→ WHAT YOU SHOULD DO
Find the line that contains "flow_stop_ring();"; then retype it and each line after it, exactly, through the final line of the data below.

→ DATA PROVIDED

------------------------

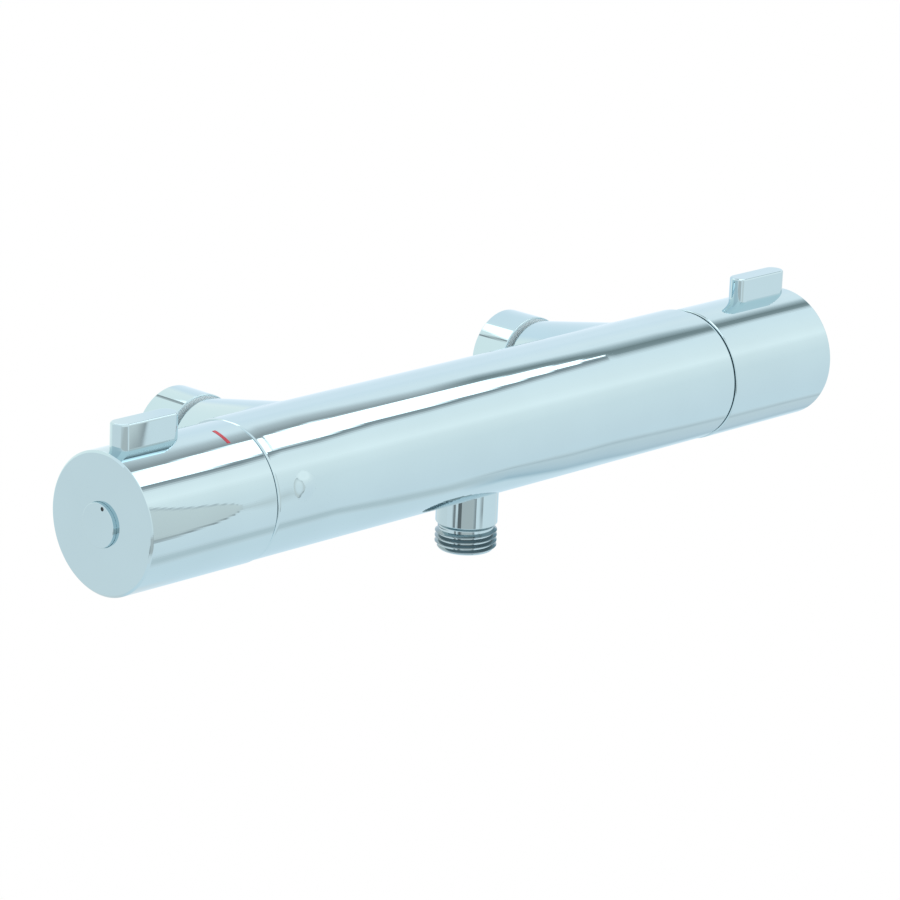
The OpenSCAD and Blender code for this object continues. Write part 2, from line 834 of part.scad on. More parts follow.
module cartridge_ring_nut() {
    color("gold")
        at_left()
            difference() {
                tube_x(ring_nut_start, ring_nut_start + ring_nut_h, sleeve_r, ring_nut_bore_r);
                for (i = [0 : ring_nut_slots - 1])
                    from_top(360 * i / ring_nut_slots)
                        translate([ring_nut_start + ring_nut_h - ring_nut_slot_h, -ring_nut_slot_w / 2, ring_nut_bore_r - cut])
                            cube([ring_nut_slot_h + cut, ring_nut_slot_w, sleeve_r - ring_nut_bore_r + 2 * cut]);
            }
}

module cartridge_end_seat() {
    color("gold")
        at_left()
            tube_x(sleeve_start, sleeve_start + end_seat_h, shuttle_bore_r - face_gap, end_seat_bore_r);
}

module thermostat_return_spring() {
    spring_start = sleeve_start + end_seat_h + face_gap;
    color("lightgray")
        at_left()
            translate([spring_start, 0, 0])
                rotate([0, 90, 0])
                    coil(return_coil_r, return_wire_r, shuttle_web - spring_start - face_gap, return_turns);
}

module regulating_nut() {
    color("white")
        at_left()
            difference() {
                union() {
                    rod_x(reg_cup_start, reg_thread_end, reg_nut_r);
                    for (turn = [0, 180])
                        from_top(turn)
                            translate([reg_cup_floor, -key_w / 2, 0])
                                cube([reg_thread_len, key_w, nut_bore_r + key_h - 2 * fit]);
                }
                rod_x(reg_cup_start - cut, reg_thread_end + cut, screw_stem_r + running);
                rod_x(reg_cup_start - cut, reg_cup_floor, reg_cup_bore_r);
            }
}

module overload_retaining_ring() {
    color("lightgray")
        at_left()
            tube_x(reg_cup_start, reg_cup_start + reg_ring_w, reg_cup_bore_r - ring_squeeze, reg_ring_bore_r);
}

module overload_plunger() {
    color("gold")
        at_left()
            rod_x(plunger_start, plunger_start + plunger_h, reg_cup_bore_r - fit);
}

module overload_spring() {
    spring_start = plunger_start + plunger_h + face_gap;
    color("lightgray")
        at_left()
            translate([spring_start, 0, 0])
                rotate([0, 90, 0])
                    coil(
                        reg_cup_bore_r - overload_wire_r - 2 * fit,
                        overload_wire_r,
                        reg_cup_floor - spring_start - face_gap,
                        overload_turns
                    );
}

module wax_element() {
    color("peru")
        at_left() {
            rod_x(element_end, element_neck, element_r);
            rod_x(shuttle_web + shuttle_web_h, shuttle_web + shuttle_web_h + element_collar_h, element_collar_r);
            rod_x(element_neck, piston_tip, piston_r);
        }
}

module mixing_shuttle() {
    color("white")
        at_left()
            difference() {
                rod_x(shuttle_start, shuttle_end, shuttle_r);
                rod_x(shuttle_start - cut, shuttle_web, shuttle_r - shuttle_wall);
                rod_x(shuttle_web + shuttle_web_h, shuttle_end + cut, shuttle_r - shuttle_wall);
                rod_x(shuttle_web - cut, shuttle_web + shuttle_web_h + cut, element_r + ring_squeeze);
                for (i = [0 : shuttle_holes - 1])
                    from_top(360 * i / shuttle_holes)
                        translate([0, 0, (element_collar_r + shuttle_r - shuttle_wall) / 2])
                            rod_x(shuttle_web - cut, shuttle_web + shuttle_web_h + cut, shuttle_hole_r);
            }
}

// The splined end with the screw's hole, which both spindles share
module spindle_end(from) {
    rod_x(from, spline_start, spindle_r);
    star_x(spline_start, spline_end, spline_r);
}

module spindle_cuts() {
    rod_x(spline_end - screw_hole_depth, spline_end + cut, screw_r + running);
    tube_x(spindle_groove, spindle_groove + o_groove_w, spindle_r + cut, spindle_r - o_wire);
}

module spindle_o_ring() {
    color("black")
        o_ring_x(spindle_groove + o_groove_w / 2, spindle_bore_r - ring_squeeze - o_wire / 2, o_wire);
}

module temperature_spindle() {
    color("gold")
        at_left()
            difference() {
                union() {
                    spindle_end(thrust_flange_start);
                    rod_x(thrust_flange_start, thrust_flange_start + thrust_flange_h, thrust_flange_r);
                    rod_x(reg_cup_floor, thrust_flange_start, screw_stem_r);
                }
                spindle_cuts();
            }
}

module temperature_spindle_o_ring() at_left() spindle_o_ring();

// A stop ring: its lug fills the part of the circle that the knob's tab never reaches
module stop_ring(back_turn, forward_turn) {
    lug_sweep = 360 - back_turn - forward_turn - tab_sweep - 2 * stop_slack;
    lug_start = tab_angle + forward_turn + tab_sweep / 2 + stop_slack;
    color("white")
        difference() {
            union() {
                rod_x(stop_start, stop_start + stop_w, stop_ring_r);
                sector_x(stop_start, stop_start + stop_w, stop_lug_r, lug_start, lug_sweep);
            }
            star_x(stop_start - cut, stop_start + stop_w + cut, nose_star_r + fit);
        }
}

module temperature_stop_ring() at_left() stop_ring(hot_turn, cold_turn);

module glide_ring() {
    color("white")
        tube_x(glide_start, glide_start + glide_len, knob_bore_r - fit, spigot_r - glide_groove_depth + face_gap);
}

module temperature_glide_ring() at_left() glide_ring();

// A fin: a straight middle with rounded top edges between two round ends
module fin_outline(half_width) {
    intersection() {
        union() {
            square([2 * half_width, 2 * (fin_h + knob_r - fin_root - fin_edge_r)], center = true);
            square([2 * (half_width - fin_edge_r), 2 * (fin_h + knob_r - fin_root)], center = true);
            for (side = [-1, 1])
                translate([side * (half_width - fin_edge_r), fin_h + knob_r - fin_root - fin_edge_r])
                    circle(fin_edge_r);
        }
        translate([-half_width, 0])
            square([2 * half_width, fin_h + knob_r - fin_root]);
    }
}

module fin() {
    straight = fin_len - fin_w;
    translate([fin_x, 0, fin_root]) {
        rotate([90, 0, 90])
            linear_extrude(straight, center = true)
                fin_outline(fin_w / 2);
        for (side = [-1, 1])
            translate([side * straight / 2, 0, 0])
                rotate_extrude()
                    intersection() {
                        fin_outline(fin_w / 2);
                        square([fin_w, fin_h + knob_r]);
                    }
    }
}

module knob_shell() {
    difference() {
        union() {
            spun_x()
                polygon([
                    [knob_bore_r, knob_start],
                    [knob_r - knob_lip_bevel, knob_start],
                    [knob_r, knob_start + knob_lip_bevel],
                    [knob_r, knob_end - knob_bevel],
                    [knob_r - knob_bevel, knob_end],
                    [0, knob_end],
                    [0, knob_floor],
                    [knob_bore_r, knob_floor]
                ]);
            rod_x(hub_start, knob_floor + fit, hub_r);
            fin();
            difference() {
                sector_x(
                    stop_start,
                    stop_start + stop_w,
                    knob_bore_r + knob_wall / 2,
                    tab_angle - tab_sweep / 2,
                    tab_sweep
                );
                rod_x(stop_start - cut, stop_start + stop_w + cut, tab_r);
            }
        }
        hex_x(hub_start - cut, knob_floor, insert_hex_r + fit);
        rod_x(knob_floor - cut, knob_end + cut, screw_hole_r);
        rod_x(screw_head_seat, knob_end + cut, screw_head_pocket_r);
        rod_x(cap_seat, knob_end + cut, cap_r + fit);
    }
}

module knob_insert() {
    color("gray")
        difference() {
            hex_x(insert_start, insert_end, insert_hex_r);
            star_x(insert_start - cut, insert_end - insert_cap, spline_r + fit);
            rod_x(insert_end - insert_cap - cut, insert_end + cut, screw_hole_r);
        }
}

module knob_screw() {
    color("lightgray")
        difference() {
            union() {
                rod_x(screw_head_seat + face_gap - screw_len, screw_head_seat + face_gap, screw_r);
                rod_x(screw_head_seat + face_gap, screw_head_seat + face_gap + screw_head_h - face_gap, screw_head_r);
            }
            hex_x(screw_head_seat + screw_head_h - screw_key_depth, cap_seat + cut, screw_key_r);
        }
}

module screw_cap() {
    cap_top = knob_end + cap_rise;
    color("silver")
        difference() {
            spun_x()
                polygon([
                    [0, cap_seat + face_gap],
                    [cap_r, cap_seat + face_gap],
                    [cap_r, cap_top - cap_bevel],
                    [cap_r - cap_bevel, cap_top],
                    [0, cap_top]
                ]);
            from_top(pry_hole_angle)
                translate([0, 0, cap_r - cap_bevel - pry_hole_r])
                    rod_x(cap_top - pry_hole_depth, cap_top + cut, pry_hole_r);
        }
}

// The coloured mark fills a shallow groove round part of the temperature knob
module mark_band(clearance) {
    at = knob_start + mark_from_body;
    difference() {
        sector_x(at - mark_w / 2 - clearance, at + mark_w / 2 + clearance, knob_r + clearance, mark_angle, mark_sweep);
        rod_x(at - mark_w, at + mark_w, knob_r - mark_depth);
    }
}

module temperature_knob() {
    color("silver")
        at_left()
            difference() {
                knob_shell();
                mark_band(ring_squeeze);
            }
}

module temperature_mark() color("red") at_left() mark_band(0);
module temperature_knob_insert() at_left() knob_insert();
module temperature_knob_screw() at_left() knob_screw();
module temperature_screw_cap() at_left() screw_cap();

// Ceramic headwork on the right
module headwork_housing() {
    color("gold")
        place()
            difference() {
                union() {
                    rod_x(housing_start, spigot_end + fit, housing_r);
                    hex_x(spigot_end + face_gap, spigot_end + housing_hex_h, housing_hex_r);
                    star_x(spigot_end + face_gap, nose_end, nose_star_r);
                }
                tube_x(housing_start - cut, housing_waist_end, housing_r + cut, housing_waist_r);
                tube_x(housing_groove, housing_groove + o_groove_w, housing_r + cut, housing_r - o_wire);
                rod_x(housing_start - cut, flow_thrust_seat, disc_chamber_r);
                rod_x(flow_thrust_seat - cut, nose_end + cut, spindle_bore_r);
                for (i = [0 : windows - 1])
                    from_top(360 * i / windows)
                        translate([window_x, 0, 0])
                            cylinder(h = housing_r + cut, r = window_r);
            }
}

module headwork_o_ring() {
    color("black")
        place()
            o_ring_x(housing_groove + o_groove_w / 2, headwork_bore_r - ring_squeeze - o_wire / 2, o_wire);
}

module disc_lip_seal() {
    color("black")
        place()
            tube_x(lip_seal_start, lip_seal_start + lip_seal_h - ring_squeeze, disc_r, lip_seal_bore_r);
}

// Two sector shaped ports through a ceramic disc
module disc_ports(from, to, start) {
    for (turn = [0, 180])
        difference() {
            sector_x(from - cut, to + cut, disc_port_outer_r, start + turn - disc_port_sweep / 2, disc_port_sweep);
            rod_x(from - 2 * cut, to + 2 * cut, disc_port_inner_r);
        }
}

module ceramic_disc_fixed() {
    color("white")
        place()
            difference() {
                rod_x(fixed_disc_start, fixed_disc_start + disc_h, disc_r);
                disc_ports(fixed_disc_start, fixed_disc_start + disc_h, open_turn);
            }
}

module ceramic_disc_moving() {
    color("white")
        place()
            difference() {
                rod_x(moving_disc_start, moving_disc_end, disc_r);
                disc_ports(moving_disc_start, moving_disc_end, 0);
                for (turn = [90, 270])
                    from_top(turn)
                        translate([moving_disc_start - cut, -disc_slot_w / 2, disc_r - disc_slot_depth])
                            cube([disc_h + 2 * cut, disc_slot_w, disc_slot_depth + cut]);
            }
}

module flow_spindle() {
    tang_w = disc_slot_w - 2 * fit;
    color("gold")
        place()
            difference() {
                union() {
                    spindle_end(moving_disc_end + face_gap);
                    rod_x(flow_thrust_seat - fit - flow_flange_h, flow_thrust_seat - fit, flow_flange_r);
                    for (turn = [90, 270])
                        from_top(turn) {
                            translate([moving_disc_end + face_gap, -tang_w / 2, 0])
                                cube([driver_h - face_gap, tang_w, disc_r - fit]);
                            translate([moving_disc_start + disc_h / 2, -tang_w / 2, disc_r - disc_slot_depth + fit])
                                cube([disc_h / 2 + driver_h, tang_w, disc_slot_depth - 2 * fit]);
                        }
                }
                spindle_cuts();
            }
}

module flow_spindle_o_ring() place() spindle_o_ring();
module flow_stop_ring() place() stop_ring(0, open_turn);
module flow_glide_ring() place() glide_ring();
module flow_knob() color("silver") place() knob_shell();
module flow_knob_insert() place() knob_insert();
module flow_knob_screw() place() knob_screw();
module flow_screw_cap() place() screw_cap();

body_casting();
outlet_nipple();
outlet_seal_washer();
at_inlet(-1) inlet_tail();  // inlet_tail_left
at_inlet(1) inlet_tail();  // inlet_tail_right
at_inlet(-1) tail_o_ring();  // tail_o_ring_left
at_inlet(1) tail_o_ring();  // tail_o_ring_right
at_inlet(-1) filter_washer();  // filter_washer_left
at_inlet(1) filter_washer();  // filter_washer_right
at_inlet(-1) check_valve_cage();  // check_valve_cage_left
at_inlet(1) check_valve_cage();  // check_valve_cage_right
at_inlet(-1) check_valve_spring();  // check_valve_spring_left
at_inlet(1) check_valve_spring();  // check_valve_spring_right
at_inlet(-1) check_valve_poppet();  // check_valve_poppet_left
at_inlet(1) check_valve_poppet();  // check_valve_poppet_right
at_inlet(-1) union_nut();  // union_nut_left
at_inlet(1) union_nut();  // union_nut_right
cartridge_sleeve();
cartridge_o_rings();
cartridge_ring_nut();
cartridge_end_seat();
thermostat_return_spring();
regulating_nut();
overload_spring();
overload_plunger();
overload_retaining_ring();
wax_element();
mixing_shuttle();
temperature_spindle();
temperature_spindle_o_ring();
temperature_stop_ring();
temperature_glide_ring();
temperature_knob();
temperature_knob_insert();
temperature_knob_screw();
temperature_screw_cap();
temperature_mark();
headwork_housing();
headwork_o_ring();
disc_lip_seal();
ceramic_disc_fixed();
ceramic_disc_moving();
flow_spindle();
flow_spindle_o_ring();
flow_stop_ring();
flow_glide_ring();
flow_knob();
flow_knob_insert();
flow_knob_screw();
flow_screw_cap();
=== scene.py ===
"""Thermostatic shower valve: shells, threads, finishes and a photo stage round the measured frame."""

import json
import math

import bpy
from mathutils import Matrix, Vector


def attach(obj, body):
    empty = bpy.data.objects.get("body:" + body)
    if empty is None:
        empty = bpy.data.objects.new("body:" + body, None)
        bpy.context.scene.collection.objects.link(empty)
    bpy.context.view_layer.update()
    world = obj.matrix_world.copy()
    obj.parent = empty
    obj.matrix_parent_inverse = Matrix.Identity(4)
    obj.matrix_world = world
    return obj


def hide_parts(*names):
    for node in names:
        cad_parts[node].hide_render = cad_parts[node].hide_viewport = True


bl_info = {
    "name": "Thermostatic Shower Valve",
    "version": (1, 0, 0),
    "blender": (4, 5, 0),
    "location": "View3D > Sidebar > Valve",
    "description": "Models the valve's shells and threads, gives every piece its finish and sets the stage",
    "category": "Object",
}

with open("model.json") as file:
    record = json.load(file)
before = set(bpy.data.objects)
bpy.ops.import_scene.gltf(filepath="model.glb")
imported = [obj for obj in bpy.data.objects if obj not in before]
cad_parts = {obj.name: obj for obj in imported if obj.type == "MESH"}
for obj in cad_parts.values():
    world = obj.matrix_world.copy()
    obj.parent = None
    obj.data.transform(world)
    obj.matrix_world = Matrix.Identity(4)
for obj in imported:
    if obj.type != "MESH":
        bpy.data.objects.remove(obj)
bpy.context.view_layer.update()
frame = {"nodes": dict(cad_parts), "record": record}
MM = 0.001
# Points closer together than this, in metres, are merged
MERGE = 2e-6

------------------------

→ REPLY TO THE EXERCISE
flow_stop_ring();
flow_glide_ring();
flow_knob();
flow_knob_insert();
flow_knob_screw();
flow_screw_cap();
=== scene.py ===
"""Thermostatic shower valve: shells, threads, finishes and a photo stage round the measured frame."""

import json
import math

import bpy
from mathutils import Matrix, Vector


def attach(obj, body):
    empty = bpy.data.objects.get("body:" + body)
    if empty is None:
        empty = bpy.data.objects.new("body:" + body, None)
        bpy.context.scene.collection.objects.link(empty)
    bpy.context.view_layer.update()
    world = obj.matrix_world.copy()
    obj.parent = empty
    obj.matrix_parent_inverse = Matrix.Identity(4)
    obj.matrix_world = world
    return obj


def hide_parts(*names):
    for node in names:
        cad_parts[node].hide_render = cad_parts[node].hide_viewport = True


bl_info = {
    "name": "Thermostatic Shower Valve",
    "version": (1, 0, 0),
    "blender": (4, 5, 0),
    "location": "View3D > Sidebar > Valve",
    "description": "Models the valve's shells and threads, gives every piece its finish and sets the stage",
    "category": "Object",
}

with open("model.json") as file:
    record = json.load(file)
before = set(bpy.data.objects)
bpy.ops.import_scene.gltf(filepath="model.glb")
imported = [obj for obj in bpy.data.objects if obj not in before]
cad_parts = {obj.name: obj for obj in imported if obj.type == "MESH"}
for obj in cad_parts.values():
    world = obj.matrix_world.copy()
    obj.parent = None
    obj.data.transform(world)
    obj.matrix_world = Matrix.Identity(4)
for obj in imported:
    if obj.type != "MESH":
        bpy.data.objects.remove(obj)
bpy.context.view_layer.update()
frame = {"nodes": dict(cad_parts), "record": record}
MM = 0.001
# Points closer together than this, in metres, are merged
MERGE = 2e-6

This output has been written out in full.